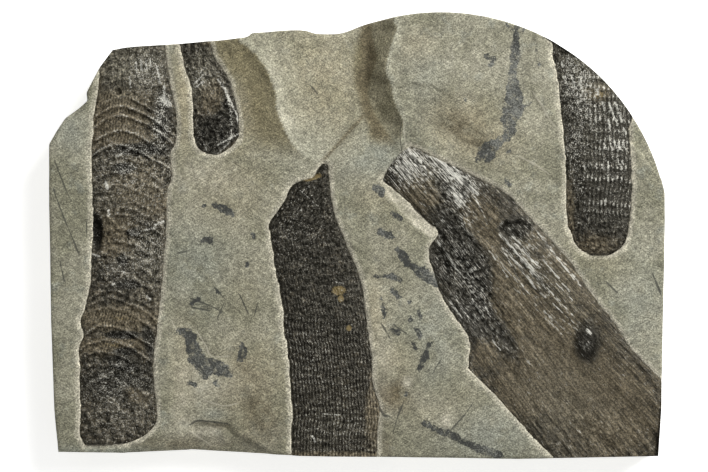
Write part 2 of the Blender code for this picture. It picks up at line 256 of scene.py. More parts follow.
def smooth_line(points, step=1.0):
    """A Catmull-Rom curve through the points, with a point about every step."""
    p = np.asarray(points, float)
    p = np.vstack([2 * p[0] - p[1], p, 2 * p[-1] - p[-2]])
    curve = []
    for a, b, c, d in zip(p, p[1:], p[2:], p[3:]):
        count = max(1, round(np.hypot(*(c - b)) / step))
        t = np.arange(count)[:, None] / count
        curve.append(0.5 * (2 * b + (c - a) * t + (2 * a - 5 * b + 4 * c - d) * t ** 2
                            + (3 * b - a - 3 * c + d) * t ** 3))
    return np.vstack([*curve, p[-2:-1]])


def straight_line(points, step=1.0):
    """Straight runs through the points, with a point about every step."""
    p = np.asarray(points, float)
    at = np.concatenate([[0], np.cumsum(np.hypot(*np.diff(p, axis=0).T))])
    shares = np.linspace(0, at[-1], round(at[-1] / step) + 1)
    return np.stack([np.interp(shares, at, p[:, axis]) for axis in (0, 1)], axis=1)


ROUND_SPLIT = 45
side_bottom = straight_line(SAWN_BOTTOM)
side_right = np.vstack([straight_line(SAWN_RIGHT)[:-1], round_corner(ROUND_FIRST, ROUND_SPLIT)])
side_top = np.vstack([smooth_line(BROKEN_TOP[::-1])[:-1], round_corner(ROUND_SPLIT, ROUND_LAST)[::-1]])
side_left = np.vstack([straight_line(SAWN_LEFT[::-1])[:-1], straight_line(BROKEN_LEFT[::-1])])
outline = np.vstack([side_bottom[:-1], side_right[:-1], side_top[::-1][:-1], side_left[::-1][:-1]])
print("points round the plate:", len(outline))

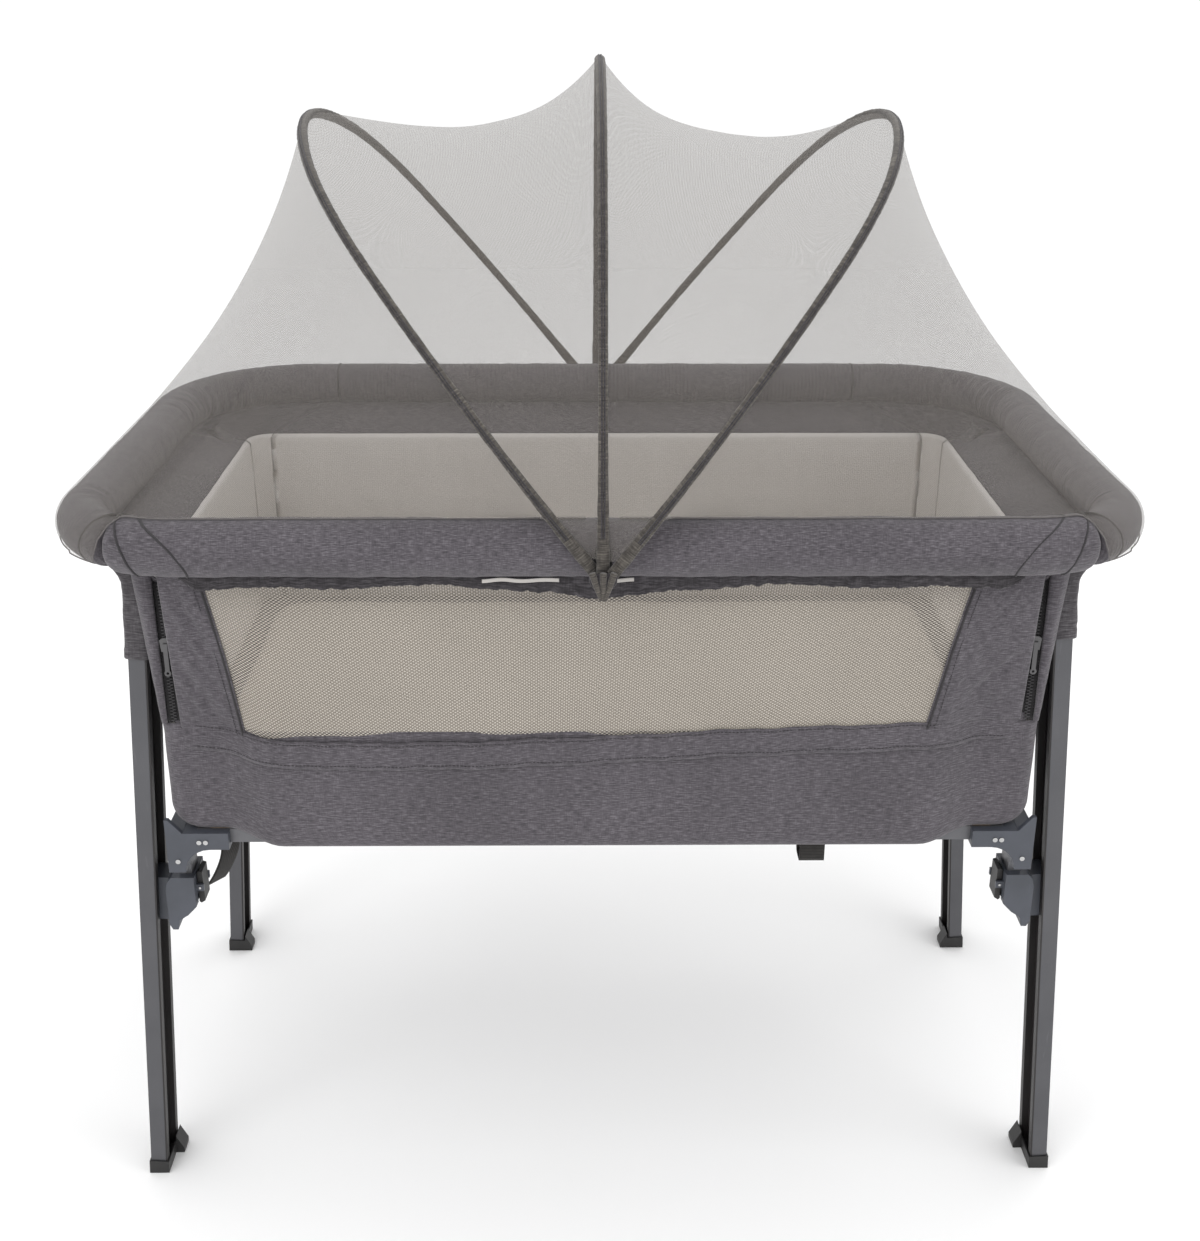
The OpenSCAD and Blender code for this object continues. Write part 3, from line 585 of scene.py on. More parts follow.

------

Objective.
Output all of the data again, exactly.

Response to this task.
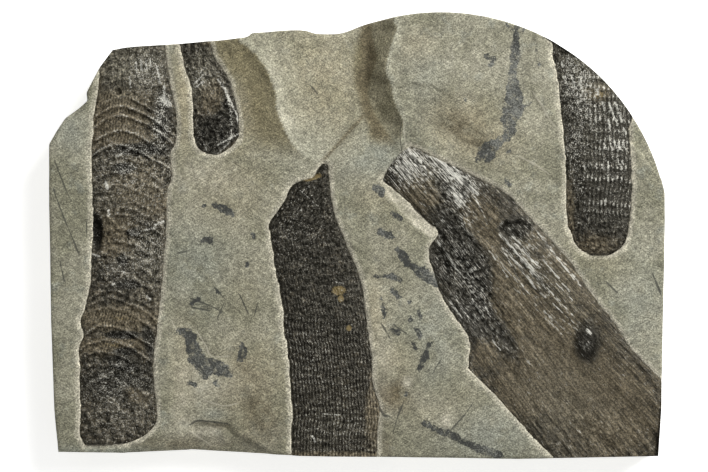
Write part 2 of the Blender code for this picture. It picks up at line 256 of scene.py. More parts follow.
def smooth_line(points, step=1.0):
    """A Catmull-Rom curve through the points, with a point about every step."""
    p = np.asarray(points, float)
    p = np.vstack([2 * p[0] - p[1], p, 2 * p[-1] - p[-2]])
    curve = []
    for a, b, c, d in zip(p, p[1:], p[2:], p[3:]):
        count = max(1, round(np.hypot(*(c - b)) / step))
        t = np.arange(count)[:, None] / count
        curve.append(0.5 * (2 * b + (c - a) * t + (2 * a - 5 * b + 4 * c - d) * t ** 2
                            + (3 * b - a - 3 * c + d) * t ** 3))
    return np.vstack([*curve, p[-2:-1]])


def straight_line(points, step=1.0):
    """Straight runs through the points, with a point about every step."""
    p = np.asarray(points, float)
    at = np.concatenate([[0], np.cumsum(np.hypot(*np.diff(p, axis=0).T))])
    shares = np.linspace(0, at[-1], round(at[-1] / step) + 1)
    return np.stack([np.interp(shares, at, p[:, axis]) for axis in (0, 1)], axis=1)


ROUND_SPLIT = 45
side_bottom = straight_line(SAWN_BOTTOM)
side_right = np.vstack([straight_line(SAWN_RIGHT)[:-1], round_corner(ROUND_FIRST, ROUND_SPLIT)])
side_top = np.vstack([smooth_line(BROKEN_TOP[::-1])[:-1], round_corner(ROUND_SPLIT, ROUND_LAST)[::-1]])
side_left = np.vstack([straight_line(SAWN_LEFT[::-1])[:-1], straight_line(BROKEN_LEFT[::-1])])
outline = np.vstack([side_bottom[:-1], side_right[:-1], side_top[::-1][:-1], side_left[::-1][:-1]])
print("points round the plate:", len(outline))

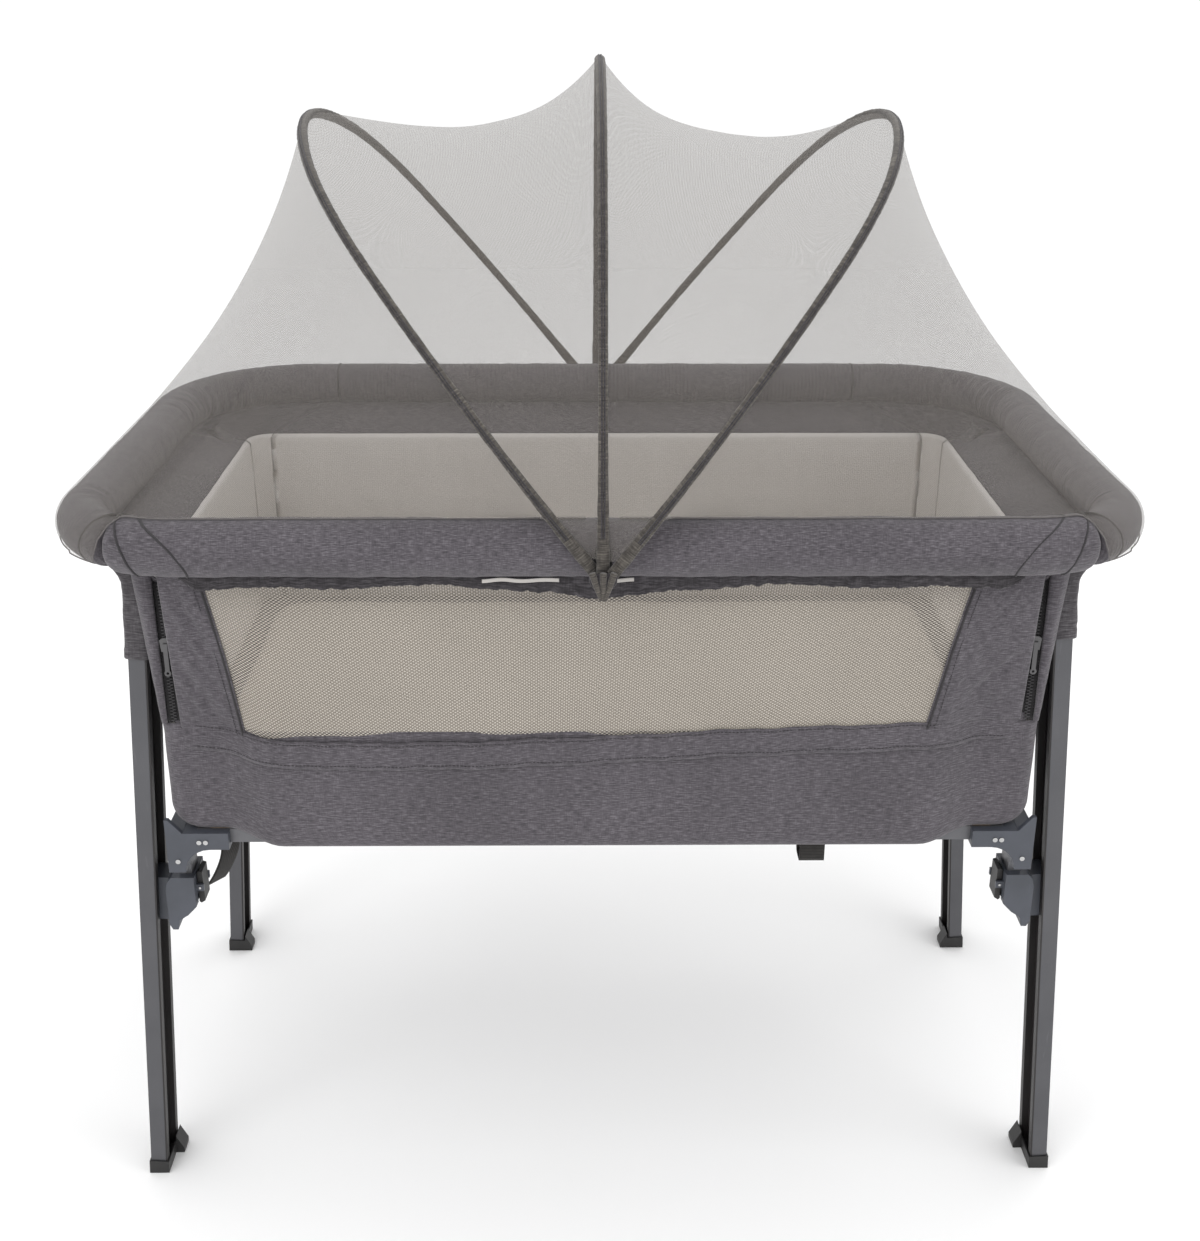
The OpenSCAD and Blender code for this object continues. Write part 3, from line 585 of scene.py on. More parts follow.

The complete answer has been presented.